Abstract

An experimental investigation of the near field of a turbulent orifice jet is performed using high resolution Particle Image Velocimetry, aiming to highlight effects on the flow field due to changes in Reynolds number. The attention is focused onto departures from isotropy for large and small scales, by considering statistics of mean square velocity and velocity derivatives and specifically the non-dimensional ratios of such quantities. The results compare well with available literature data and pointed out that the effects of Reynolds number on large scales are usually small and limited to a region ranging less than seven-ten diameters from the jet outlet. For small scales, such Reynolds number dependence is extended up to ten-fifteen diameters. Farther from the jet exit, Reynolds number dependence almost disappears and all data approach similar asymptotic behaviors. On the other hand, velocity and some velocity derivative statistics clearly show that neither large nor small scale statistics strictly follow the isotropy condition; nonetheless, differences from that condition are limited to a factor which is almost constant in the whole measured field.
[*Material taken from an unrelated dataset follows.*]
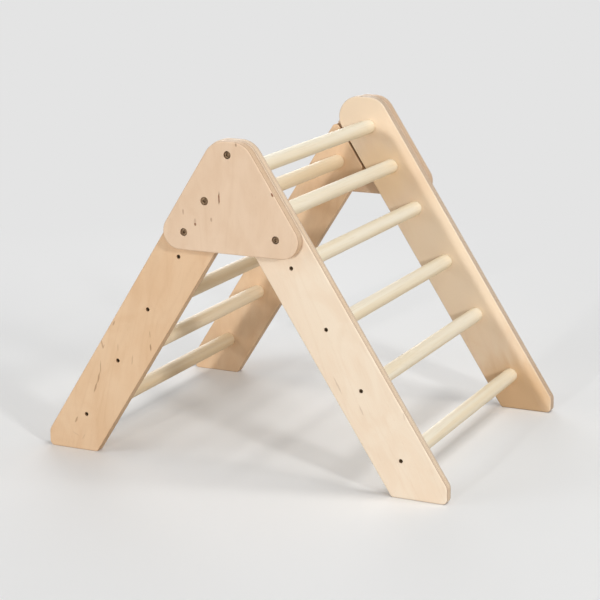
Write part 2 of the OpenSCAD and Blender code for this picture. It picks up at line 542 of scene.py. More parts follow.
def paint(red: int, green: int, blue: int) -> Color:
    """Turns a screen colour into the linear colour that a shader takes.

    Args:
        red: Its red, from 0 to 255.
        green: Its green.
        blue: Its blue.

    Returns:
        The linear colour, with an alpha of 1.
    """
    shares = (level / 255 for level in (red, green, blue))
    return (*(s / 12.92 if s <= 0.04045 else ((s + 0.055) / 1.055) ** 2.4 for s in shares), 1.0)


# --- finishes ---


@dataclass(frozen=True)
class Streak:
    """A dark mineral streak or pin knot in the face of a near board, in millimetres.

    Args:
        x: Its middle along X.
        z: Its middle along Z.
        length: Its length.
        width: Its width.
        turn: Its turn from upright towards +X, in degrees.
        depth: How dark it is, from 0 to 1.
    """

    x: float
    z: float
    length: float
    width: float
    turn: float = 0.0
    depth: float = 0.5


@dataclass(frozen=True)
class Patch:
    """A broad, soft patch of colour in a board, in millimetres: painted light and shade, and some
    of the wood's own tone.

    Args:
        x: Its middle along X.
        z: Its middle along Z.
        reach: How far it reaches before it has faded out.
        tone: The colour painted in its middle.
    """

    x: float
    z: float
    reach: float
    tone: Color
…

In order to provide a link between such large and small scale departures from isotropy, a relation among mean square velocity ratios and mean square derivative ratios is proposed and proved to be well verified in the measured region and interval of Reynolds numbers. This relation allows deriving small scale derivative ratios, which are difficult to measure experimentally or to obtain numerically, due to high resolution requirements, from large scale velocity ratios, which are achieved much easier.